General PhosaurusNet model

Version 20190315::

  • Added KLH
  • Added one inhouse dataset

Version 20190218:

  • Added K3 apoferritin (Thanks to Shaun Rawson)
  • Added two more inhouse datasets

Version 20181221:

Same datasets as the general YOLO network model version 20181120 but with trained with PhosaurusNet.

General YOLO network model in patch mode

Version 20181120:

Added multiple simulated datasets, where each micrograph contains hundreds of particles with different defocus:

  • PDB 1SA0
  • PDB 5LNK
  • PDB 5XNL
  • PDB 6B7N
  • PDB 6BHU
  • PDB 6DMR
  • PDB 6DS5
  • PDB 6GDG
  • PDB 6H3N
  • PDB 6MPU

Besides these simulated datasets we added handpicked

  • ATP Synthase
  • DNA Origami
  • Two more particle-free only-contamination datasets.

It total 45 datasets are now included.

Version 20180823:

Increase the number of hand picked datasets to 25 by adding:

  • Add EMPIAR 10154 (Thanks to Daniel Prumbaum)
  • Add EMPIAR 10186 (Thanks to Sebastian Tacke)
  • Add EMPIAR 10097 Hemagglutinin (Thanks to Birte Siebolds)
  • Add EMPIAR 10081 HCN1 (Thanks to Pascel Lill)
  • Add internal dataset (Thanks to Daniel Roderer)
  • Furthermore we added 8 datasets of protein-free grids (Thanks to Tobias Raisch and Daniel Prumbaum)

Version 20180720:

Added micrographs of 7 new handpicked datasets:

  • EMPIAR 10181 (Thanks to Dennis Quentin)
  • EMPIAR 10017
  • EMPIAR 10028 (Thanks to Oleg Sitsel)
  • User contributed dataset (Thanks to Lifei Fu)
  • EMPIAR 10089
  • EMPIAR 10004 (Thanks to Daniel Roderer)
  • EMPIAR 10072 (Thanks to Tobias Raisch)

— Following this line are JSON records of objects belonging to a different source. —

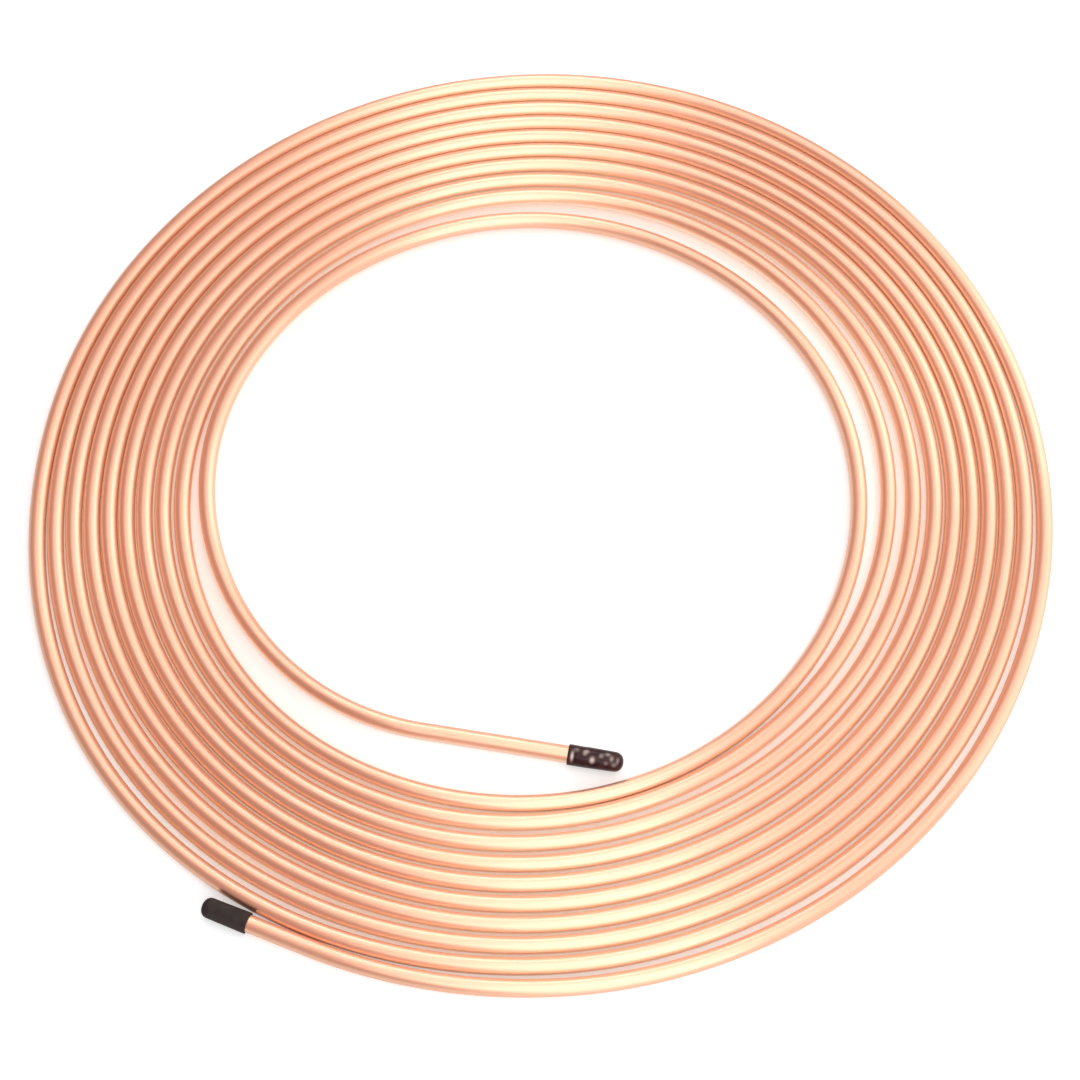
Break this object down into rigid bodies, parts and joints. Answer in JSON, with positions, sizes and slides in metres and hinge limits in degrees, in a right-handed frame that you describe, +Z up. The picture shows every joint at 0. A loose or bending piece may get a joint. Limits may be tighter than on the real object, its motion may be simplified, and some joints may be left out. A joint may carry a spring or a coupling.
{
  "type": "copper tube coil",
  "caption": "Flat spiral coil of bright soft copper tube, one length laid turn beside turn, with a dark push-on cap on each end.",
  "frame": {"origin": "middle of the coil's footprint, on the floor that the tube lies on", "axes": "+Z up through the eye of the coil, +X towards the slack side of the turns, +Y away from the two capped ends"},
  "size_m": [0.5764, 0.5838, 0.0119],
  "materials": {
    "copper": "bright-annealed copper, smooth and reflective",
    "outer_cap_vinyl": "matte charcoal vinyl",
    "inner_cap_vinyl": "glossy dark maroon vinyl"
  },
  "bodies": {
    "root": {"copper_tube": "copper", "outer_end_cap": "outer_cap_vinyl", "inner_end_cap": "inner_cap_vinyl"}
  },
  "joints": []
}
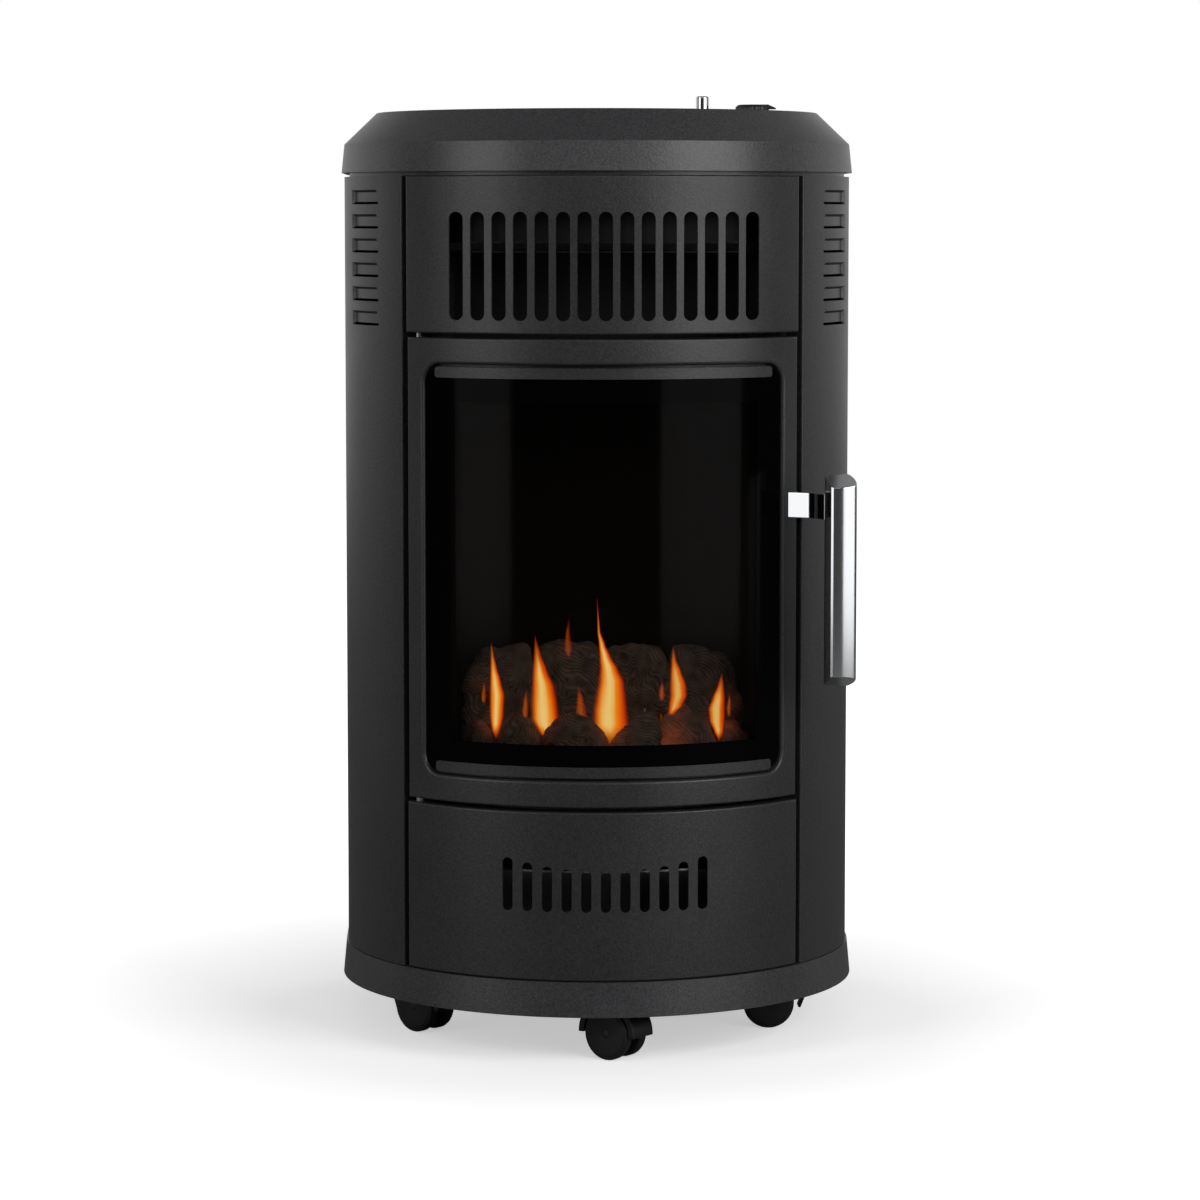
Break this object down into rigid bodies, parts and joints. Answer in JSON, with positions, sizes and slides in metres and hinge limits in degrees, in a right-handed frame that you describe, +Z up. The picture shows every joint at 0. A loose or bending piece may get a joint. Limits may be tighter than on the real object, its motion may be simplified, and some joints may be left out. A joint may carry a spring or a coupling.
{
  "type": "portable gas cabinet heater",
  "caption": "Bow-fronted portable gas cabinet heater with a glazed door over ceramic coals, a chrome handle, top controls and castors.",
  "frame": {"origin": "on the floor, under the centre of the cabinet's bounding box", "axes": "-Y out of the door towards the user, +X to the user's right, +Z up"},
  "size_m": [0.42, 0.39, 0.7672],
  "materials": {
    "powder_coat": "fine-textured charcoal powder coat on sheet steel",
    "dark_steel": "matt black heat-resistant paint",
    "zinc_steel": "bright zinc-plated steel",
    "chrome": "polished chrome plate",
    "black_plastic": "satin black moulded plastic",
    "black_rubber_tyre": "smooth black hard rubber",
    "tinted_glass": "dark heat-resistant glass with a black printed border",
    "rope_gasket": "woven glass-fibre tape",
    "ceramic_coal": "rough fired ceramic in a charred brown-grey",
    "white_ceramic": "glazed white porcelain",
    "brass": "machined brass",
    "aluminium_tube": "drawn bright tube"
  },
  "bodies": {
    "cabinet": {"base_pan": "powder_coat", "side_panel_left": "powder_coat", "side_panel_right": "powder_coat", "front_post_left": "dark_steel", "front_post_right": "dark_steel", "top_lid": "powder_coat", "upper_grille_panel": "powder_coat", "lower_front_panel": "powder_coat", "bulkhead": "zinc_steel", "hot_air_baffle": "dark_steel", "lower_shelf": "zinc_steel", "hinge_bracket_top": "dark_steel", "hinge_bracket_bottom": "dark_steel", "magnet_catch": "black_plastic", "firebox": "dark_steel", "burner_tray": "dark_steel", "burner_tube": "zinc_steel", "pilot_burner": "brass", "spark_electrode": "white_ceramic", "thermocouple": "zinc_steel", "rear_coals": "ceramic_coal", "front_coal_1": "ceramic_coal", "front_coal_2": "ceramic_coal", "front_coal_3": "ceramic_coal", "front_coal_4": "ceramic_coal", "front_coal_5": "ceramic_coal", "front_coal_6": "ceramic_coal", "control_bracket": "zinc_steel", "gas_valve": "brass", "hose_tail": "brass", "burner_feed_pipe": "aluminium_tube", "pilot_feed_pipe": "aluminium_tube", "piezo_igniter": "black_plastic", "knob_bezel": "dark_steel"},
    "door": {"door_frame": "powder_coat", "door_glass": "tinted_glass", "glass_gasket": "rope_gasket", "glass_retainer_top": "powder_coat", "glass_retainer_bottom": "powder_coat", "handle_bracket": "chrome", "handle_bar": "chrome", "hinge_pin_top": "zinc_steel", "hinge_pin_bottom": "zinc_steel", "catch_strike": "zinc_steel"},
    "valve_push_rod": {"valve_push_rod": "zinc_steel"},
    "control_knob": {"control_knob": "black_plastic"},
    "igniter_button": {"igniter_button": "chrome"},
    "rear_cover": {"rear_cover": "powder_coat"},
    "castor_front": {"castor_hood_front": "black_plastic"},
    "castor_wheels_front": {"castor_wheels_front": "black_rubber_tyre"},
    "castor_left": {"castor_hood_left": "black_plastic"},
    "castor_wheels_left": {"castor_wheels_left": "black_rubber_tyre"},
    "castor_brake_left": {"castor_brake_left": "black_plastic"},
    "castor_right": {"castor_hood_right": "black_plastic"},
    "castor_wheels_right": {"castor_wheels_right": "black_rubber_tyre"},
    "castor_brake_right": {"castor_brake_right": "black_plastic"},
    "castor_rear_left": {"castor_hood_rear_left": "black_plastic"},
    "castor_wheels_rear_left": {"castor_wheels_rear_left": "black_rubber_tyre"},
    "castor_rear_right": {"castor_hood_rear_right": "black_plastic"},
    "castor_wheels_rear_right": {"castor_wheels_rear_right": "black_rubber_tyre"}
  },
  "joints": [
    {"name": "door_hinge", "type": "hinge", "parent": "cabinet", "child": "door", "pos_m": [-0.14556, -0.12361, 0.39], "axis": [0, 0, -1], "range_deg": [0, 100]},
    {"name": "valve_push", "type": "slide", "parent": "cabinet", "child": "valve_push_rod", "axis": [0, 0, -1], "range_m": [0, 0.003], "stiffness_N_per_m": 300, "springref_m": -0.004},
    {"name": "knob_turn", "type": "hinge", "parent": "valve_push_rod", "child": "control_knob", "pos_m": [0.13, 0.04, 0.755], "axis": [0, 0, -1], "range_deg": [0, 180]},
    {"name": "igniter_push", "type": "slide", "parent": "cabinet", "child": "igniter_button", "axis": [0, 0, -1], "range_m": [0, 0.008], "stiffness_N_per_m": 200, "springref_m": -0.006},
    {"name": "rear_cover_lift_off", "type": "slide", "parent": "cabinet", "child": "rear_cover", "axis": [0, 1, 0], "range_m": [0, 0.25]},
    {"name": "swivel_front", "type": "hinge", "parent": "cabinet", "child": "castor_front", "pos_m": [0, -0.147, 0.045], "axis": [0, 0, 1], "continuous": true},
    {"name": "roll_front", "type": "hinge", "parent": "castor_front", "child": "castor_wheels_front", "pos_m": [0.00923, -0.15466, 0.021], "axis": [0.6388, 0.7694, 0], "continuous": true},
    {"name": "swivel_left", "type": "hinge", "parent": "cabinet", "child": "castor_left", "pos_m": [-0.152, -0.032, 0.045], "axis": [0, 0, 1], "continuous": true},
    {"name": "roll_left", "type": "hinge", "parent": "castor_left", "child": "castor_wheels_left", "pos_m": [-0.14352, -0.04049, 0.021], "axis": [0.7071, 0.7071, 0], "continuous": true},
    {"name": "brake_left", "type": "hinge", "parent": "castor_left", "child": "castor_brake_left", "pos_m": [-0.16416, -0.01984, 0.032], "axis": [-0.7071, -0.7071, 0], "range_deg": [0, 10]},
    {"name": "swivel_right", "type": "hinge", "parent": "cabinet", "child": "castor_right", "pos_m": [0.152, -0.032, 0.045], "axis": [0, 0, 1], "continuous": true},
    {"name": "roll_right", "type": "hinge", "parent": "castor_right", "child": "castor_wheels_right", "pos_m": [0.14, -0.032, 0.021], "axis": [0, -1, 0], "continuous": true},
    {"name": "brake_right", "type": "hinge", "parent": "castor_right", "child": "castor_brake_right", "pos_m": [0.1692, -0.032, 0.032], "axis": [0, 1, 0], "range_deg": [0, 10]},
    {"name": "swivel_rear_left", "type": "hinge", "parent": "cabinet", "child": "castor_rear_left", "pos_m": [-0.15, 0.148, 0.045], "axis": [0, 0, 1], "continuous": true},
    {"name": "roll_rear_left", "type": "hinge", "parent": "castor_rear_left", "child": "castor_wheels_rear_left", "pos_m": [-0.15311, 0.15959, 0.021], "axis": [-0.9659, -0.2588, 0], "continuous": true},
    {"name": "swivel_rear_right", "type": "hinge", "parent": "cabinet", "child": "castor_rear_right", "pos_m": [0.15, 0.148, 0.045], "axis": [0, 0, 1], "continuous": true},
    {"name": "roll_rear_right", "type": "hinge", "parent": "castor_rear_right", "child": "castor_wheels_rear_right", "pos_m": [0.156, 0.15839, 0.021], "axis": [-0.866, 0.5, 0], "continuous": true}
  ]
}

Furthermore I had to remove one internal dataset, as it turned out that it is unsuitable for training the general model.

Version 20180704:

Added three more handpicked datasets:

  • spliceosome (EMPIAR 10160)
  • picornavirus (EMPIAR 10033) and
  • an internal dataset.